NYCLA is the New York County Lawyers Association, not the New York County Bar Association. And neither is a “bar regulator,” but private membership organizations with no authority over lawyers. The sky is not falling.
It is actually the New York County Lawyers’ Association (the apostrophe is after the “s”).
You really think the alleged scarlet letter A is going to phase the folks who see sponsored content (labeled and unlabeled) on Facebook, Twitter, Instagram, Buzzfeed and Google? The kids don’t distinguish one from the other (this can be bad or good depending on your point of view). NY’s regulations are bad, but you’re making a mountain out of a molehill because who cares if there’s a disclaimer? Who reads them? Do you think anyone reads or follows LinkedIn’s Terms of Service, or any other website’s TOS? This post reads like manufactured outrage to generate clicks and heat.
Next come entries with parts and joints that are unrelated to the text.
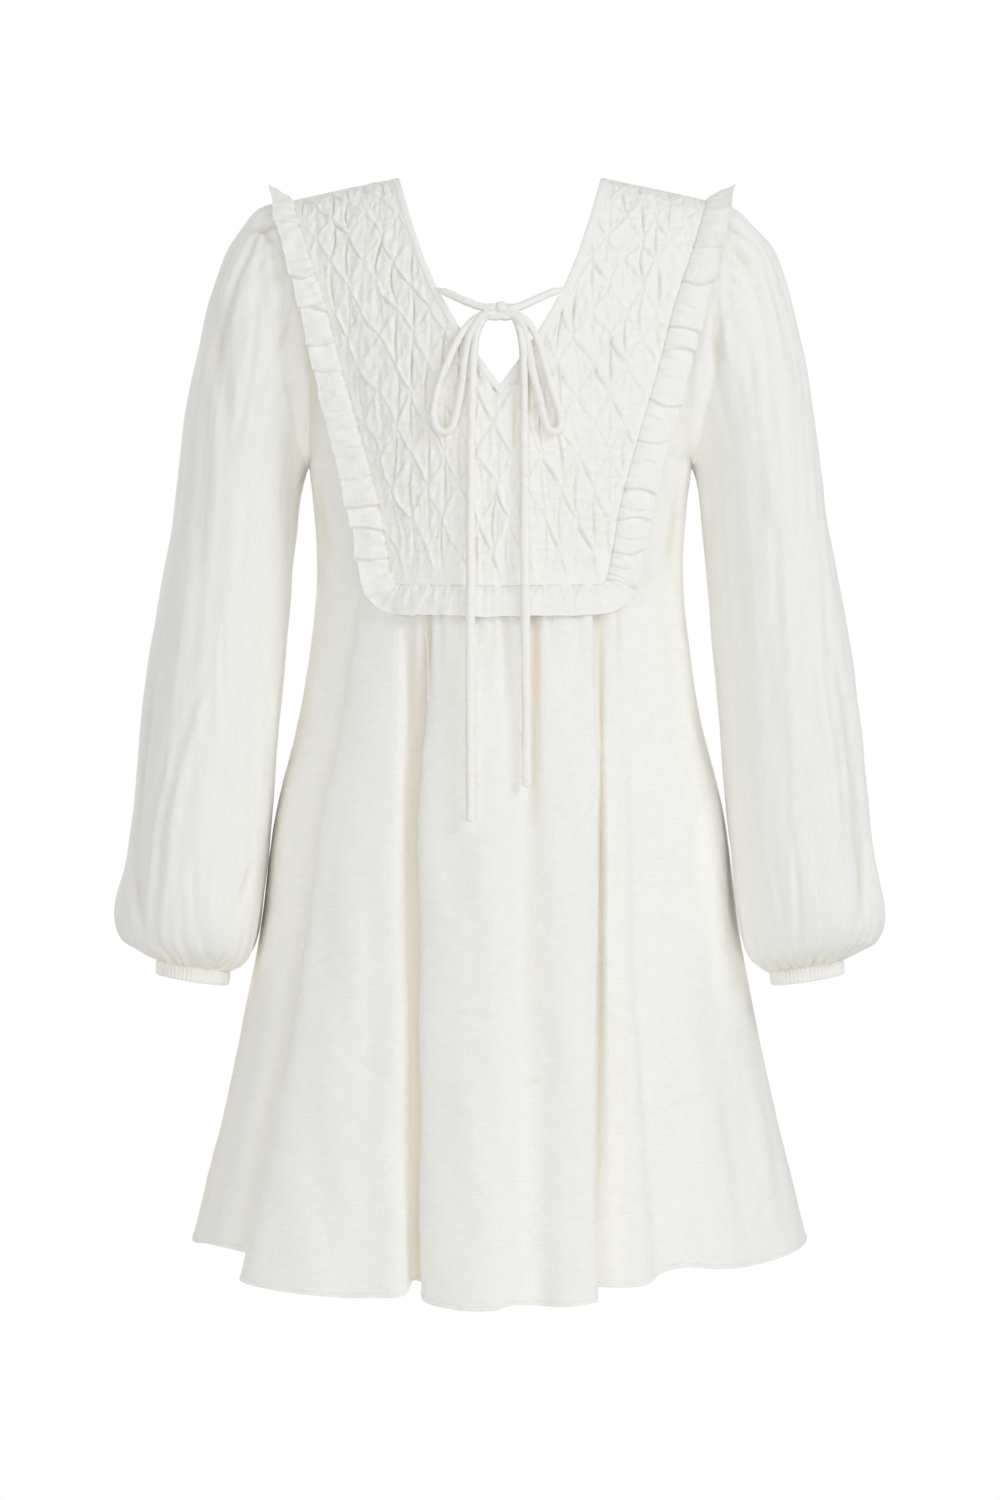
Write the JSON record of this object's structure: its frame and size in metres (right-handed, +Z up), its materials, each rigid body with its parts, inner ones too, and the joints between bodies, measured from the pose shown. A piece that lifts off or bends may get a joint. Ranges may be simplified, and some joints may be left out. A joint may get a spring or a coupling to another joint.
{
  "type": "smocked mini dress",
  "caption": "Long-sleeved linen mini dress in its worn shape: smocked bib edged with a ruffle, V neckline tied in a bow, balloon sleeves on narrow cuffs and a flared skirt.",
  "frame": {"origin": "midway between the two points where the neckline meets the shoulder seams, where the wearer's shoulders carry the dress", "axes": "+Z up along the body, the front of the dress faces -Y, +X towards the sleeve that a viewer facing the front sees on the right"},
  "size_m": [0.6132, 0.3465, 0.8759],
  "materials": {
    "linen": "soft washed plain-weave linen, off-white, matt",
    "linen_trim": "the same off-white linen cut as a gathered ruffle, a bias binding and rouleau ties"
  },
  "bodies": {
    "root": {"front_panel": "linen", "back_panel": "linen", "bib_front": "linen", "sleeve_left": "linen", "sleeve_right": "linen", "cuff_left": "linen", "cuff_right": "linen", "neck_binding": "linen_trim", "bib_ruffle": "linen_trim", "tie_knot": "linen_trim", "tie_strand_left": "linen_trim", "tie_strand_right": "linen_trim", "tie_loop_left": "linen_trim", "tie_loop_right": "linen_trim", "tie_tail_left": "linen_trim", "tie_tail_right": "linen_trim"}
  },
  "joints": []
}
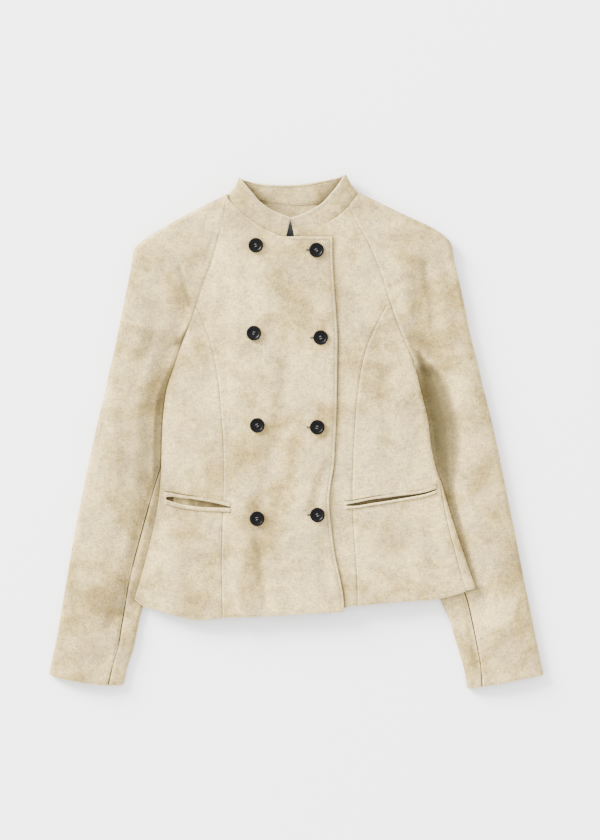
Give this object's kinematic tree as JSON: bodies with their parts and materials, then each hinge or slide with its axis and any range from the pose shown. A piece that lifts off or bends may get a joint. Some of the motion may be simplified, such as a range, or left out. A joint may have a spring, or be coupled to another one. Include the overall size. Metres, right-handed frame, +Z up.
{
  "type": "cropped double-breasted leather jacket laid flat",
  "caption": "Cropped double-breasted jacket in mottled cream leather, laid flat: raglan sleeves, stand collar, princess seams, welt pockets and round dark buttons.",
  "frame": {"origin": "the middle of the jacket's outline, on the surface that it lies on", "axes": "+X to the wearer's left, +Y from the hem towards the collar, +Z up from the surface, through the back to the buttons"},
  "size_m": [0.6692, 0.6958, 0.0335],
  "materials": {
    "leather_cream": "matte, mottled vintage",
    "leather_inside": "matte",
    "lining_dark": "satin lining",
    "button_horn": "semi-gloss"
  },
  "bodies": {
    "root": {"front_right": "leather_cream", "front_left": "leather_cream", "side_front_right": "leather_cream", "side_front_left": "leather_cream", "back_right": "leather_cream", "back_left": "leather_cream", "sleeve_front_right": "leather_cream", "sleeve_front_left": "leather_cream", "sleeve_back_right": "leather_cream", "sleeve_back_left": "leather_cream", "collar": "leather_cream", "back_neck_facing": "leather_inside", "back_lining": "lining_dark", "pocket_welt_upper_right": "leather_cream", "pocket_welt_lower_right": "leather_cream", "pocket_facing_right": "leather_inside", "pocket_welt_upper_left": "leather_cream", "pocket_welt_lower_left": "leather_cream", "pocket_facing_left": "leather_inside", "button_right_1": "button_horn", "button_right_2": "button_horn", "button_right_3": "button_horn", "button_right_4": "button_horn", "button_left_1": "button_horn", "button_left_2": "button_horn", "button_left_3": "button_horn", "button_left_4": "button_horn"}
  },
  "joints": []
}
I like and admire you, but if you think it is wrong, write your own ethics opinion and submit it to NYCLA or another bar association. Of course, these ethics have NO force of law and are as easily rejected as accepted by the courts who have the final say on ethics. Maybe the 1st Department will cite you instead of NYCLA in their final say given the new reality?
No response–I guess it didn’t generate enough click bait for you to write your own draft ethics opinion.
Actually, I think that is a really good suggestion. I have been wanting to provide more substantive guidance on ethics for a long time now but I’m just too busy with my day job right now.
Great post. I’m not a fan of the ethics op either.